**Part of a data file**
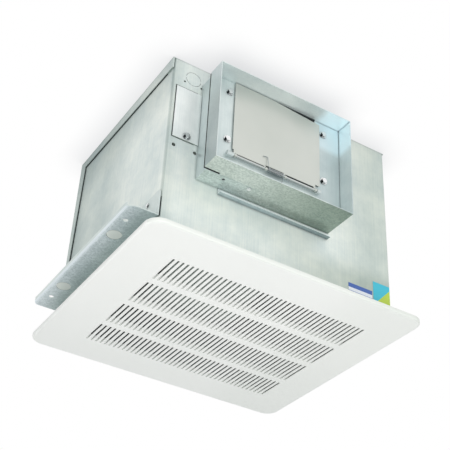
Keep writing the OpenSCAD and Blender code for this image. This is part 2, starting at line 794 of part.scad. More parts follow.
module wiring_cover() {
    color(steel)
    difference() {
        box([cover_x0, front_y - sheet_t, cover_z0], [cover_x1, front_y, cover_z1]);
        rod_y(front_y - 3, front_y + 1, screw_hole_r, cover_screw_x, cover_screw_z);
    }
}

module wiring_cover_screw() {
    color("silver")
    translate([cover_screw_x, front_y - sheet_t, cover_screw_z]) rotate([90, 0, 0])
        washer_screw(screw_head_r, 6);
}

module ground_screw() {
    color("#2f7a45")
    translate([ground_x, box_y1 - sheet_t, ground_z]) rotate([90, 0, 0]) washer_screw(4.2, 5);
}

module receptacle() {
    color("#26282a")
    union() {
        box([plug_x - 16, plug_y - 12, box_z0 - socket_h], [plug_x + 16, plug_y + 12, box_z0]);
        box([plug_x - 11.7, plug_y - 7.7, box_z0 - eps], [plug_x + 11.7, plug_y + 7.7, box_z0 + 12]);
    }
}

module motor_plug() {
    color("#303234")
    union() {
        box([plug_x - 13, plug_y - 10, plug_z], [plug_x + 13, plug_y + 10, box_z0 - socket_h - gap]);
        translate([plug_x, plug_y, plug_z - 6.5]) cylinder(h = 6.5 + eps, r = 7);
    }
}

// Smooth curve through the lead's points
function spline(a, b, c, d, t) =
    0.5 * ((2 * b) + (c - a) * t + (2 * a - 5 * b + 4 * c - d) * t * t
           + (3 * b - a - 3 * c + d) * t * t * t);
lead_last = len(lead_points) - 1;
lead_path = concat(
    [for (i = [0:lead_last - 1]) for (k = [0:6])
        spline(lead_points[max(i - 1, 0)], lead_points[i], lead_points[i + 1],
               lead_points[min(i + 2, lead_last)], k / 7)],
    [lead_points[lead_last]]
);

module motor_lead() {
    color("#222426") tube(lead_path, lead_r, 8, [1, 0, 0]);
}

// Fixing brackets

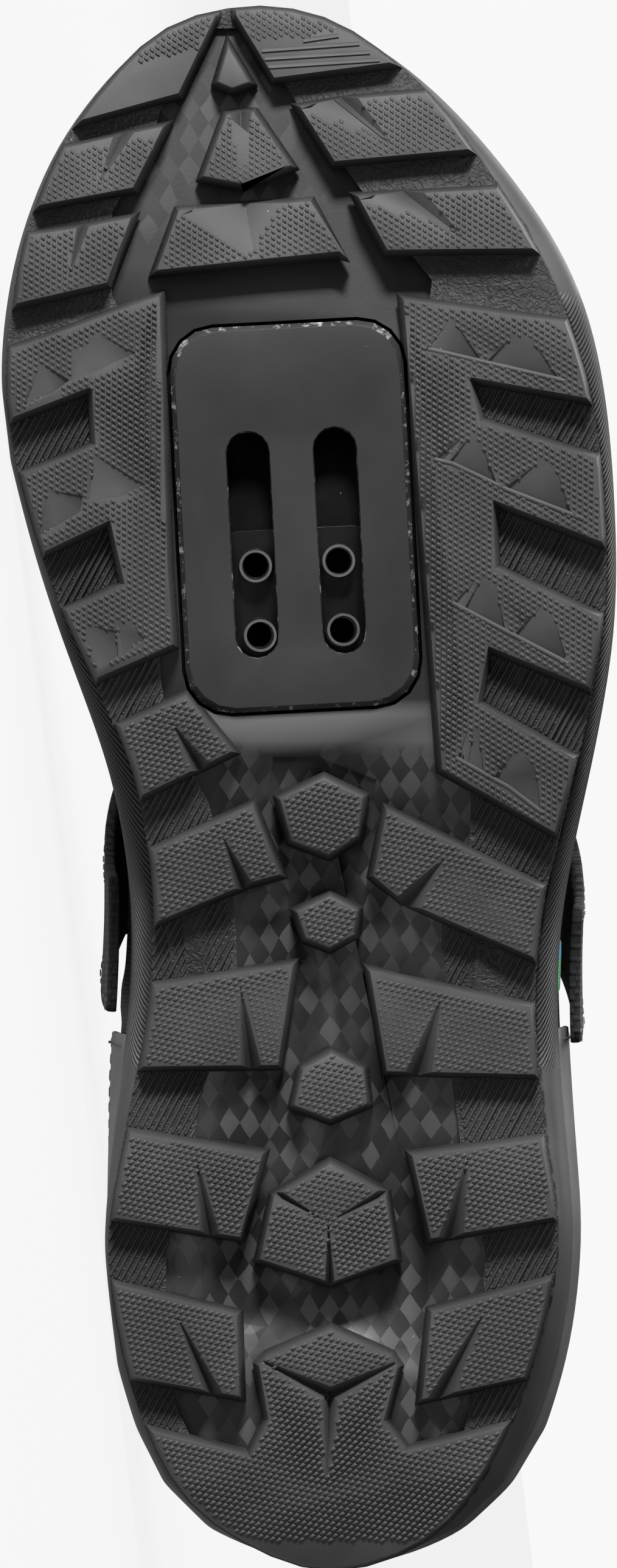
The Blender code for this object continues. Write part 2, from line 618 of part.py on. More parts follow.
def make_outsole(finish):
    """The rubber: a web round the edge with the side lugs, rails and heel block standing on it."""
    tread = outline_loop("tread_in", "tread_out", TREAD_HALF)
    web = loft("outsole", (flat_ring(tread, LUG_HEIGHT - WEB_THICKNESS),
                           flat_ring(tread, LUG_HEIGHT)), finish)
    window = corner_loop(WEB_WINDOW)
    opening = loft("window", (flat_ring(window, -OVERCUT),
                              flat_ring(window, LUG_HEIGHT + OVERCUT)),
                   None, CUTTERS)
    combine(web, [opening], "DIFFERENCE")
    work = bmesh.new()
    for lug in SIDE_LUGS:
        face = corner_loop(lug.corners)
        foot = grown_corners(face, LUG_DRAFT)
        ring_into(work, (flat_ring(face, 0.0), flat_ring(foot, LUG_HEIGHT - WEB_THICKNESS / 2)))
    lugs = link("side_lugs", mesh_from(work, "side_lugs"), None, CUTTERS)
    edge = (flat_ring(grown(tread, -SOLE_EDGE_ROUND), -OVERCUT),
            flat_ring(grown(tread, -SOLE_EDGE_ROUND * 0.6), SOLE_EDGE_ROUND / 2),
            flat_ring(grown(tread, -EDGE_STEP_IN), LUG_HEIGHT - WEB_THICKNESS),
            flat_ring(grown(tread, -EDGE_STEP_IN), LUG_HEIGHT))
    combine(lugs, [loft("tread_edge", edge, None, CUTTERS)], "INTERSECT")
    combine(web, [lugs], "UNION")
    cutters = []
    for pocket in RAIL_POCKETS:
        face = corner_loop(pocket.corners)
        floor = grown_corners(face, -LUG_DRAFT)
        cutters.append(loft("pocket_" + pocket.name,
                            (flat_ring(grown_corners(face, LUG_DRAFT * 0.2), -OVERCUT),
                             flat_ring(floor, LUG_HEIGHT - WEB_THICKNESS + POCKET_SINK)),
                            None, CUTTERS))
    side_names = [lug.name for lug in SIDE_LUGS] + ["heel_crown_inner", "heel_crown_outer"]
    cutters += [notch_cutter(notch) for notch in NOTCHES if notch.lug in side_names]
    cutters.append(pocket_cutter("rail_clearance", POCKET_CLEARANCE, -OVERCUT,
                                 LUG_HEIGHT + OVERCUT))
    combine(web, cutters, "DIFFERENCE")
    return web


def make_centre_lugs(finish):
    made = []
    for lug in CENTRE_LUGS:
        face = corner_loop(lug.corners)
        piece = loft(lug.name, (flat_ring(face, 0.0),
                                flat_ring(grown_corners(face, LUG_DRAFT), LUG_HEIGHT)), finish)
        cutters = [notch_cutter(notch) for notch in NOTCHES if notch.lug == lug.name]
        if cutters:
            combine(piece, cutters, "DIFFERENCE")
        made.append(piece)
    return made


def pocket_cutter(name, clearance, bottom, top):
    loop = in_pocket(rounded_rectangle(POCKET_WIDTH + 2 * clearance, POCKET_LENGTH + 2 * clearance,
                                       POCKET_CORNER + clearance))
    return loft(name, (flat_ring(loop, bottom), flat_ring(loop, top)), None, CUTTERS)


def make_sole_plate(finish):
    """The stiff composite plate that shows between the lugs, with the hole for the insert."""
    loop = grown(outline_loop("tread_in", "tread_out", TREAD_HALF), -PLATE_INSET)
    plate = loft("sole_plate", (flat_ring(loop, plate_bottom()), flat_ring(loop, plate_top())),
                 finish)
    trough = corner_loop(PLATE_TROUGH)
    cutters = [loft("trough", (flat_ring(trough, plate_bottom() - OVERCUT),
                               flat_ring(grown_corners(trough, -TROUGH_DEPTH),
                                         plate_bottom() + TROUGH_DEPTH)), None, CUTTERS),
               pocket_cutter("insert_hole", POCKET_CLEARANCE, 0.0,
                             plate_top() + OVERCUT)]
    combine(plate, cutters, "DIFFERENCE")
    return plate


def slot_shifts():
    """How far each slot's middle lies from the pocket's own middle line."""
    return [side * (CLEAT_BOLT_PITCH / 2 + SLOT_SPREAD) for side in (-1, 1)]


def make_pocket_insert(finish):
    """The moulded insert that the cleat is clamped to, with its two bolt slots."""
    face = in_pocket(rounded_rectangle(POCKET_WIDTH - 2 * INSERT_BEVEL,
                                       POCKET_LENGTH - 2 * INSERT_BEVEL, POCKET_CORNER))
    body = in_pocket(rounded_rectangle(POCKET_WIDTH, POCKET_LENGTH, POCKET_CORNER))
    bottom = plate_bottom() - INSERT_PROUD
    insert = loft("cleat_pocket_insert", (flat_ring(face, bottom),
                                          flat_ring(body, bottom + INSERT_BEVEL),
                                          flat_ring(body, plate_top())), finish)
    cutters = []
    for shift in slot_shifts():
        loop = in_pocket(rounded_rectangle(SLOT_WIDTH, SLOT_LENGTH, SLOT_WIDTH / 2 - 0.0001),
                         (shift, SLOT_SHIFT))
        cutters.append(loft("slot", (flat_ring(grown_corners(loop, SLOT_BEVEL), bottom - OVERCUT),
                                     flat_ring(loop, bottom + OVERCUT),
                                     flat_ring(loop, plate_top() + OVERCUT)), None, CUTTERS))
    combine(insert, cutters, "DIFFERENCE")
    return insert


def nut_plate_loop(length, shift, clearance=0.0):
    """The outline of the nut plate, or of the longer recess that it slides in."""
    width = POCKET_WIDTH - 2 * NUT_PLATE_MARGIN + 2 * clearance
    return in_pocket(rounded_rectangle(width, length + 2 * clearance,
                                       NUT_PLATE_CORNER + clearance), (0.0, shift))


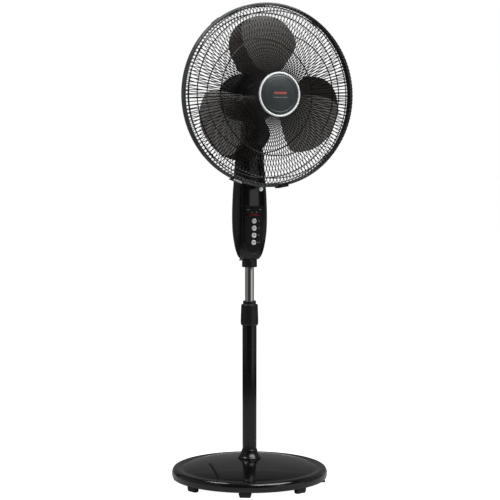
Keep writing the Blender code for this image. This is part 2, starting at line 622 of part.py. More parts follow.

**SET EXERCISE**
Extract every entry above as it appears.

**THE SOLUTION**
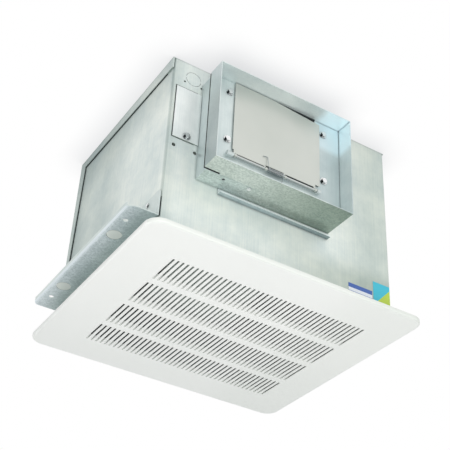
Keep writing the OpenSCAD and Blender code for this image. This is part 2, starting at line 794 of part.scad. More parts follow.
module wiring_cover() {
    color(steel)
    difference() {
        box([cover_x0, front_y - sheet_t, cover_z0], [cover_x1, front_y, cover_z1]);
        rod_y(front_y - 3, front_y + 1, screw_hole_r, cover_screw_x, cover_screw_z);
    }
}

module wiring_cover_screw() {
    color("silver")
    translate([cover_screw_x, front_y - sheet_t, cover_screw_z]) rotate([90, 0, 0])
        washer_screw(screw_head_r, 6);
}

module ground_screw() {
    color("#2f7a45")
    translate([ground_x, box_y1 - sheet_t, ground_z]) rotate([90, 0, 0]) washer_screw(4.2, 5);
}

module receptacle() {
    color("#26282a")
    union() {
        box([plug_x - 16, plug_y - 12, box_z0 - socket_h], [plug_x + 16, plug_y + 12, box_z0]);
        box([plug_x - 11.7, plug_y - 7.7, box_z0 - eps], [plug_x + 11.7, plug_y + 7.7, box_z0 + 12]);
    }
}

module motor_plug() {
    color("#303234")
    union() {
        box([plug_x - 13, plug_y - 10, plug_z], [plug_x + 13, plug_y + 10, box_z0 - socket_h - gap]);
        translate([plug_x, plug_y, plug_z - 6.5]) cylinder(h = 6.5 + eps, r = 7);
    }
}

// Smooth curve through the lead's points
function spline(a, b, c, d, t) =
    0.5 * ((2 * b) + (c - a) * t + (2 * a - 5 * b + 4 * c - d) * t * t
           + (3 * b - a - 3 * c + d) * t * t * t);
lead_last = len(lead_points) - 1;
lead_path = concat(
    [for (i = [0:lead_last - 1]) for (k = [0:6])
        spline(lead_points[max(i - 1, 0)], lead_points[i], lead_points[i + 1],
               lead_points[min(i + 2, lead_last)], k / 7)],
    [lead_points[lead_last]]
);

module motor_lead() {
    color("#222426") tube(lead_path, lead_r, 8, [1, 0, 0]);
}

// Fixing brackets

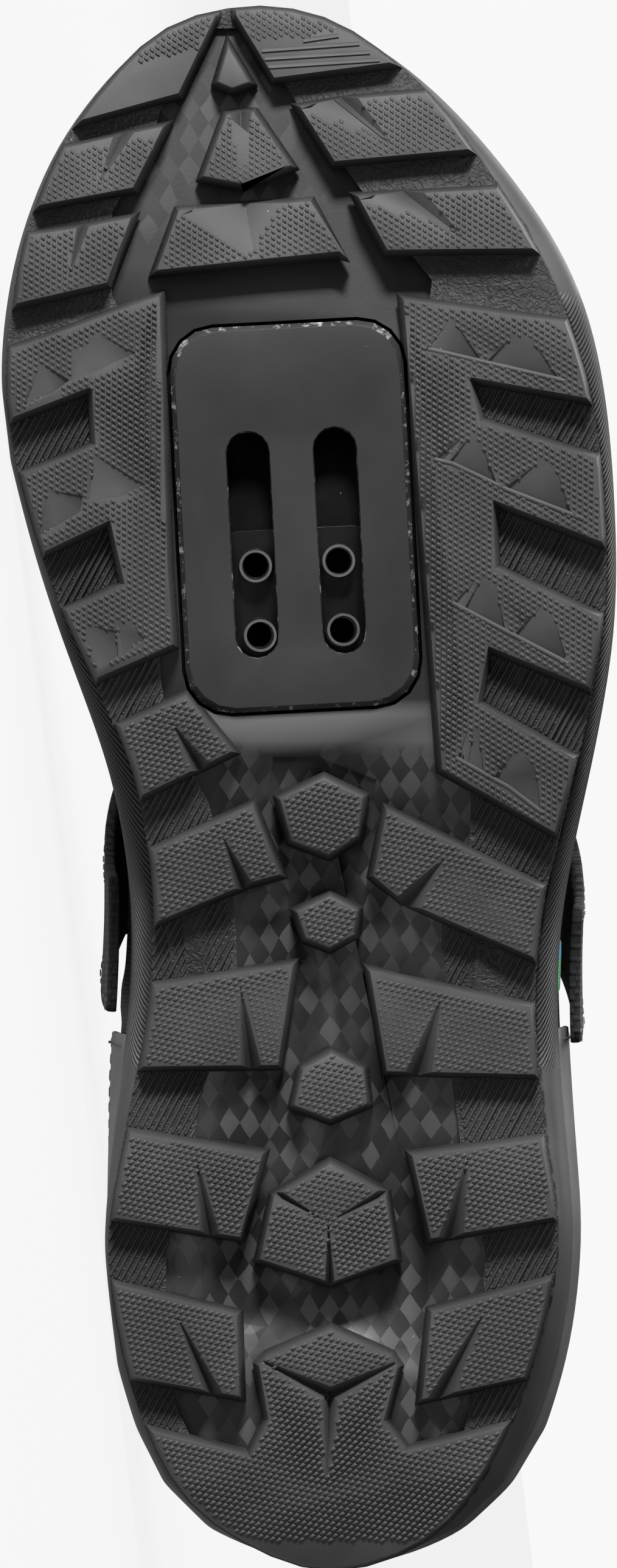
The Blender code for this object continues. Write part 2, from line 618 of part.py on. More parts follow.
def make_outsole(finish):
    """The rubber: a web round the edge with the side lugs, rails and heel block standing on it."""
    tread = outline_loop("tread_in", "tread_out", TREAD_HALF)
    web = loft("outsole", (flat_ring(tread, LUG_HEIGHT - WEB_THICKNESS),
                           flat_ring(tread, LUG_HEIGHT)), finish)
    window = corner_loop(WEB_WINDOW)
    opening = loft("window", (flat_ring(window, -OVERCUT),
                              flat_ring(window, LUG_HEIGHT + OVERCUT)),
                   None, CUTTERS)
    combine(web, [opening], "DIFFERENCE")
    work = bmesh.new()
    for lug in SIDE_LUGS:
        face = corner_loop(lug.corners)
        foot = grown_corners(face, LUG_DRAFT)
        ring_into(work, (flat_ring(face, 0.0), flat_ring(foot, LUG_HEIGHT - WEB_THICKNESS / 2)))
    lugs = link("side_lugs", mesh_from(work, "side_lugs"), None, CUTTERS)
    edge = (flat_ring(grown(tread, -SOLE_EDGE_ROUND), -OVERCUT),
            flat_ring(grown(tread, -SOLE_EDGE_ROUND * 0.6), SOLE_EDGE_ROUND / 2),
            flat_ring(grown(tread, -EDGE_STEP_IN), LUG_HEIGHT - WEB_THICKNESS),
            flat_ring(grown(tread, -EDGE_STEP_IN), LUG_HEIGHT))
    combine(lugs, [loft("tread_edge", edge, None, CUTTERS)], "INTERSECT")
    combine(web, [lugs], "UNION")
    cutters = []
    for pocket in RAIL_POCKETS:
        face = corner_loop(pocket.corners)
        floor = grown_corners(face, -LUG_DRAFT)
        cutters.append(loft("pocket_" + pocket.name,
                            (flat_ring(grown_corners(face, LUG_DRAFT * 0.2), -OVERCUT),
                             flat_ring(floor, LUG_HEIGHT - WEB_THICKNESS + POCKET_SINK)),
                            None, CUTTERS))
    side_names = [lug.name for lug in SIDE_LUGS] + ["heel_crown_inner", "heel_crown_outer"]
    cutters += [notch_cutter(notch) for notch in NOTCHES if notch.lug in side_names]
    cutters.append(pocket_cutter("rail_clearance", POCKET_CLEARANCE, -OVERCUT,
                                 LUG_HEIGHT + OVERCUT))
    combine(web, cutters, "DIFFERENCE")
    return web


def make_centre_lugs(finish):
    made = []
    for lug in CENTRE_LUGS:
        face = corner_loop(lug.corners)
        piece = loft(lug.name, (flat_ring(face, 0.0),
                                flat_ring(grown_corners(face, LUG_DRAFT), LUG_HEIGHT)), finish)
        cutters = [notch_cutter(notch) for notch in NOTCHES if notch.lug == lug.name]
        if cutters:
            combine(piece, cutters, "DIFFERENCE")
        made.append(piece)
    return made


def pocket_cutter(name, clearance, bottom, top):
    loop = in_pocket(rounded_rectangle(POCKET_WIDTH + 2 * clearance, POCKET_LENGTH + 2 * clearance,
                                       POCKET_CORNER + clearance))
    return loft(name, (flat_ring(loop, bottom), flat_ring(loop, top)), None, CUTTERS)


def make_sole_plate(finish):
    """The stiff composite plate that shows between the lugs, with the hole for the insert."""
    loop = grown(outline_loop("tread_in", "tread_out", TREAD_HALF), -PLATE_INSET)
    plate = loft("sole_plate", (flat_ring(loop, plate_bottom()), flat_ring(loop, plate_top())),
                 finish)
    trough = corner_loop(PLATE_TROUGH)
    cutters = [loft("trough", (flat_ring(trough, plate_bottom() - OVERCUT),
                               flat_ring(grown_corners(trough, -TROUGH_DEPTH),
                                         plate_bottom() + TROUGH_DEPTH)), None, CUTTERS),
               pocket_cutter("insert_hole", POCKET_CLEARANCE, 0.0,
                             plate_top() + OVERCUT)]
    combine(plate, cutters, "DIFFERENCE")
    return plate


def slot_shifts():
    """How far each slot's middle lies from the pocket's own middle line."""
    return [side * (CLEAT_BOLT_PITCH / 2 + SLOT_SPREAD) for side in (-1, 1)]


def make_pocket_insert(finish):
    """The moulded insert that the cleat is clamped to, with its two bolt slots."""
    face = in_pocket(rounded_rectangle(POCKET_WIDTH - 2 * INSERT_BEVEL,
                                       POCKET_LENGTH - 2 * INSERT_BEVEL, POCKET_CORNER))
    body = in_pocket(rounded_rectangle(POCKET_WIDTH, POCKET_LENGTH, POCKET_CORNER))
    bottom = plate_bottom() - INSERT_PROUD
    insert = loft("cleat_pocket_insert", (flat_ring(face, bottom),
                                          flat_ring(body, bottom + INSERT_BEVEL),
                                          flat_ring(body, plate_top())), finish)
    cutters = []
    for shift in slot_shifts():
        loop = in_pocket(rounded_rectangle(SLOT_WIDTH, SLOT_LENGTH, SLOT_WIDTH / 2 - 0.0001),
                         (shift, SLOT_SHIFT))
        cutters.append(loft("slot", (flat_ring(grown_corners(loop, SLOT_BEVEL), bottom - OVERCUT),
                                     flat_ring(loop, bottom + OVERCUT),
                                     flat_ring(loop, plate_top() + OVERCUT)), None, CUTTERS))
    combine(insert, cutters, "DIFFERENCE")
    return insert


def nut_plate_loop(length, shift, clearance=0.0):
    """The outline of the nut plate, or of the longer recess that it slides in."""
    width = POCKET_WIDTH - 2 * NUT_PLATE_MARGIN + 2 * clearance
    return in_pocket(rounded_rectangle(width, length + 2 * clearance,
                                       NUT_PLATE_CORNER + clearance), (0.0, shift))


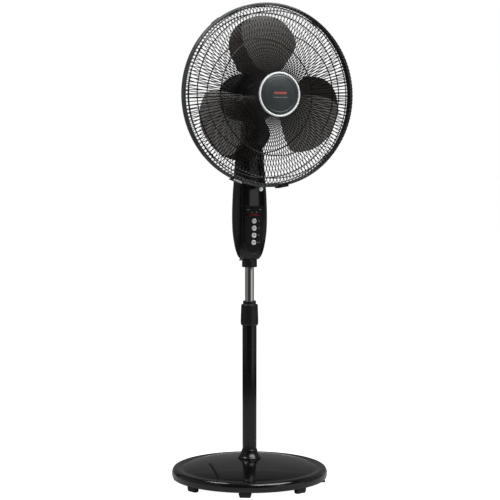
Keep writing the Blender code for this image. This is part 2, starting at line 622 of part.py. More parts follow.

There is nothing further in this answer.